When Professor Lamb was talking about Frank Moore in class on Wednesday, I was thinking about one Japanese writer, Hirotada Ototake, who was born without arms and legs. He is not an artist, but he has been contributing to visibility of disable people in Japanese society as a writer and TV personality. In Japan, the disabled used to be considered a shame to families until a few decades ago. I also heard that babies who were born with obvious disabilities were killed by midwives.
Mr. Ototake became famous after publishing his first book and became the first disabled reporter on Japanese TV. He launched himself into the media spotlight and showed people that he can do anything even without arms and legs. He carried the message to society that “having disabilities is inconvenient but not unfortunate”. His appearance in media definitely drew people’s attention to those with disabilities and encouraged them to overcome their disabilities.

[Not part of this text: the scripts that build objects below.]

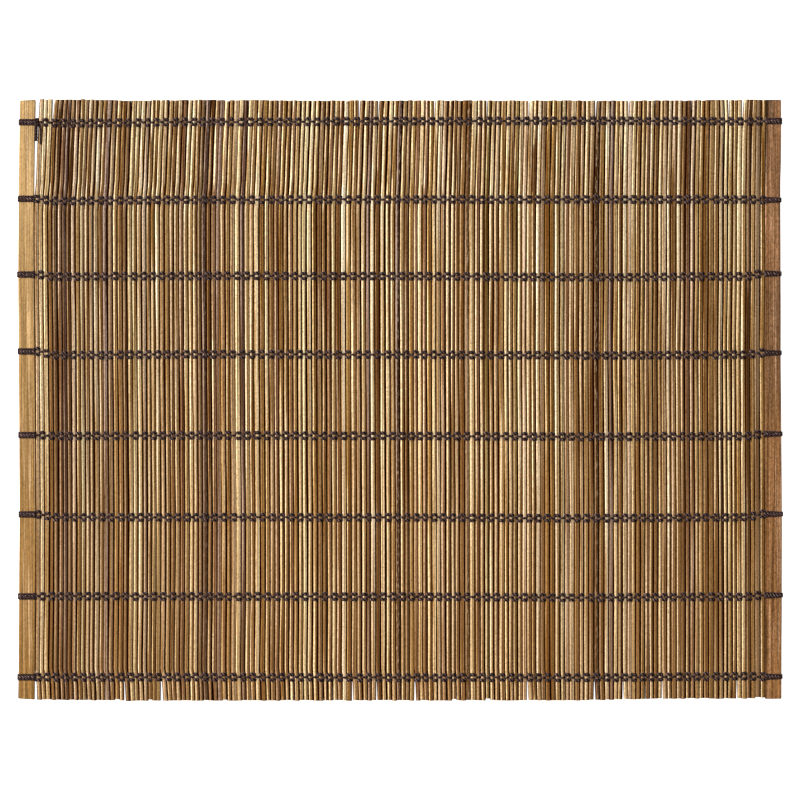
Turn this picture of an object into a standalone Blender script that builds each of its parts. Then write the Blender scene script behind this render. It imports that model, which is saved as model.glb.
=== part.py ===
"""A woven bamboo table mat, lying flat.

155 split-bamboo sticks lie side by side between two flat end slats.  Eight rows of dark twine cross
them, go round the outer edges of the slats and come back underneath, so that the mat rests on the twine.

Metres, +Z up, +X along the mat's long side.  The origin is the middle of the mat on the surface it lies on.
"""

import math
import random

import bmesh
import bpy

MM = 0.001

MAT_WIDTH = 450 * MM
MAT_LENGTH = 354.2 * MM
GAP = 0.3 * MM  # between one piece and the next

TWINE_THICK = 0.8 * MM  # height of a row above or below the sticks
WRAP_THICK = 0.6 * MM  # thickness of a row where it turns round a slat's edge
ROW_WIDTH = 5.1 * MM  # across the three strands of a row, over the sticks
ROW_WIDTH_ON_SLAT = 3.6 * MM

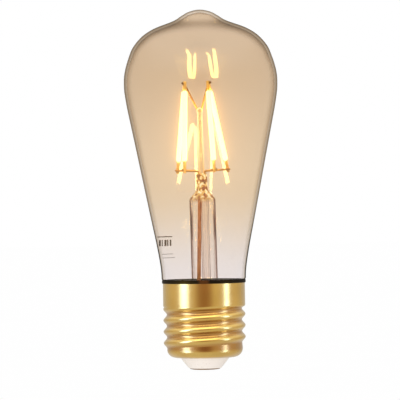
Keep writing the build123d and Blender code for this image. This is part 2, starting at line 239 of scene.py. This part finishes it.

Recently, more and more drag queens and transgender/transsexual identified persons are appearing on TV in Japan. The media uses those transgender/transsexual or disabled people like Ototake for the sake of entertaining audiences. This may be because they are different and new to see on television and other types of media. However, I think it is clever to take opportunities to share their experiences and acknowledge their differences.
Apparently Mr. Ototake’s first book has also been published in English. It is called “No One’s Perfect”. If you have a chance, take a look!